Well, the fact is that these two domains may follow a similar trajectory, but the distance that each travelled during the GFC era was clearly not equivalent. As the first graph shows, large-cap CRE prices plummeted 36% peak-to-trough while small-cap prices fell by only 21%.

This sizable performance gap is noteworthy and is especially relevant to lenders and investors in the small-cap CRE arena where a reliable and appropriate historical yardstick with which to estimate downside risk in today’s fragile environment tends to be wanting.

Boxwood Means Small-Cap CRE Investment Trends April 2023.png

However, small-cap CRE lenders and investors might still take note: Our second graph shows that small-cap CRE prices were faltering through January, though not at an alarming rate, as transaction volume fell 29% YOY to just $16 billion. Annual increases in small commercial property prices (SCPI) decelerated for the eighth consecutive month to 7.8% representing the lowest YOY return since mid-2021. Moreover, a prospective view is somewhat more sobering: i.e., prices were flat for the third month in a row, and SCPI’s annualized rate of return on a go-forward basis is a mere 0.5%.

Small-cap multifamily (SMPI) prices fared a bit worse, easing 0.4% in each of the last two months and a full percentage point over three. SMPI’s annual return has dropped rapidly of late – still positive at 5.3% – but down from a hefty 14.3% in January 2022. A projection of January’s price change pegs SMPI’s annualized growth at a negative 4.8%.

Still, this small-cap CRE price performance suggests that the small commercial/multifamily property markets are relatively more resilient than the institutional CRE domain. This posture derives support from small-cap CRE occupier trends which, through December of last year, proved to be on relatively firmer ground, exemplified by sector vacancy rates that still hovered near historic low levels.

Moreover, regarding large-cap CRE price trends, the contrast couldn’t be starker. MSCI/Real Capital Analytics cited that, as February’s total investment volume for principally larger assets shed a whopping 51% over 12 months, the month-over-month return for the RCA CPPI National Index dropped a hefty 2.2% including a negative 6.9% return YOY. Even more telling was Green Street’s March report that CRE prices for institutionally oriented properties plunged 15.2% from 12 months earlier. These stated price contractions arise in part from the mounting distress among office towers.

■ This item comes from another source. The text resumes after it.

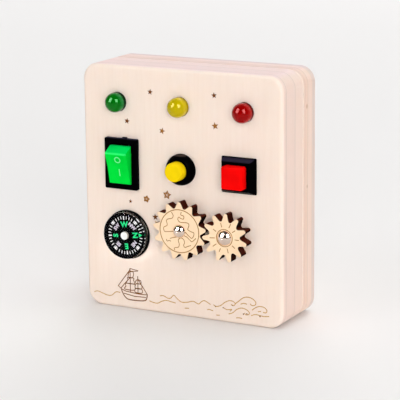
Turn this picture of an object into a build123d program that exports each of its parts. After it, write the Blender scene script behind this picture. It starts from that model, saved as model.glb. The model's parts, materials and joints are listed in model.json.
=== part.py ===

I can appreciate that these differing price trends and reports may provoke more dissension than agreement among readers when it comes to the outlook for CRE. Clearly, there are headwinds ahead. But my reading of the market data suggests that, however counterintuitive, there is less downside – and more manageable – risk to collateral values for small-cap properties generally going forward than among their larger counterparts.


1 The report cites a total of $1.9 trillion in outstanding CRE mortgages, or roughly $950 billion of loan maturities in this time frame. From “Not a Port in the Storm.” Morgan Stanley Global Investment Committee Weekly. April 3, 2023.

2 See “No Soft Landing for CRE, Especially Office - Impact Analysis Across Financials. KBW Spotlight. March 7, 2023.

3 That being said, Moody's suggests that a combination of relatively more reasonable leverage and cap rate compression, along with favorable rent growth over the past decade puts CRE and lenders in better shape than before the GFC and thereby may limit the downside to asset pricing.